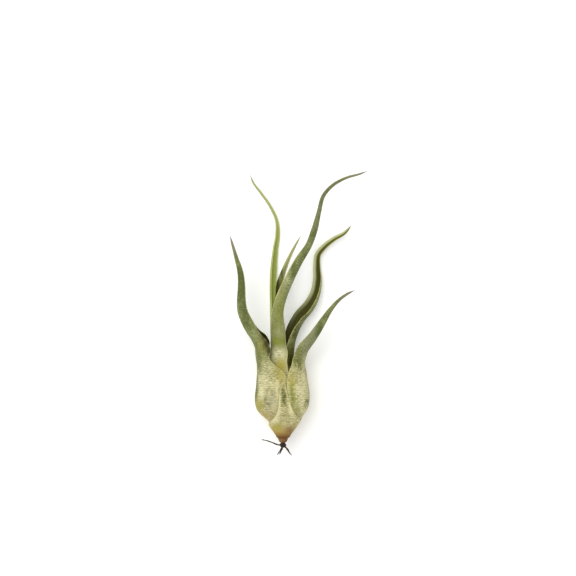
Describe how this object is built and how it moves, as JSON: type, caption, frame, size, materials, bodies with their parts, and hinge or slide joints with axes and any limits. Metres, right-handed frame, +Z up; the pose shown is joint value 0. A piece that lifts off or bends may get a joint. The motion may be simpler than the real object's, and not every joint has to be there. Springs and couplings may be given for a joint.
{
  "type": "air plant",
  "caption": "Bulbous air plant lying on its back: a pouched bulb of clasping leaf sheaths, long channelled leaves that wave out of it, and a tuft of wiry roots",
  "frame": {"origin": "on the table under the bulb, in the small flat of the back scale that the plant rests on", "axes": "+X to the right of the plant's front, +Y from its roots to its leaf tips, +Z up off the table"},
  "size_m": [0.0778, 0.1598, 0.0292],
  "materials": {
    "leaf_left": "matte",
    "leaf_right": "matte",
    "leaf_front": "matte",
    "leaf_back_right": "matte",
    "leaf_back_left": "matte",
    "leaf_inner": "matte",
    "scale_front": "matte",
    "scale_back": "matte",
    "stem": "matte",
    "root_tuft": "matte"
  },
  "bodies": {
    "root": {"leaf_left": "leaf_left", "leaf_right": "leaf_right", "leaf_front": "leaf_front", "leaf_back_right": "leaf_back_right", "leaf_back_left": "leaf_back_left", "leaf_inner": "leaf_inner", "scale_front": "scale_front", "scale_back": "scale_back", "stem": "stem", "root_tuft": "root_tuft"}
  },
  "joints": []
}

____

### Exercise brief:
Each line above is to be repeated exactly.

### Solution for this task:
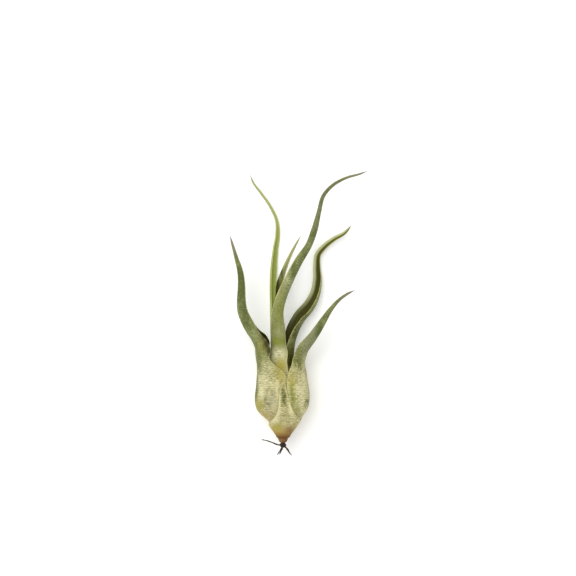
Describe how this object is built and how it moves, as JSON: type, caption, frame, size, materials, bodies with their parts, and hinge or slide joints with axes and any limits. Metres, right-handed frame, +Z up; the pose shown is joint value 0. A piece that lifts off or bends may get a joint. The motion may be simpler than the real object's, and not every joint has to be there. Springs and couplings may be given for a joint.
{
  "type": "air plant",
  "caption": "Bulbous air plant lying on its back: a pouched bulb of clasping leaf sheaths, long channelled leaves that wave out of it, and a tuft of wiry roots",
  "frame": {"origin": "on the table under the bulb, in the small flat of the back scale that the plant rests on", "axes": "+X to the right of the plant's front, +Y from its roots to its leaf tips, +Z up off the table"},
  "size_m": [0.0778, 0.1598, 0.0292],
  "materials": {
    "leaf_left": "matte",
    "leaf_right": "matte",
    "leaf_front": "matte",
    "leaf_back_right": "matte",
    "leaf_back_left": "matte",
    "leaf_inner": "matte",
    "scale_front": "matte",
    "scale_back": "matte",
    "stem": "matte",
    "root_tuft": "matte"
  },
  "bodies": {
    "root": {"leaf_left": "leaf_left", "leaf_right": "leaf_right", "leaf_front": "leaf_front", "leaf_back_right": "leaf_back_right", "leaf_back_left": "leaf_back_left", "leaf_inner": "leaf_inner", "scale_front": "scale_front", "scale_back": "scale_back", "stem": "stem", "root_tuft": "root_tuft"}
  },
  "joints": []
}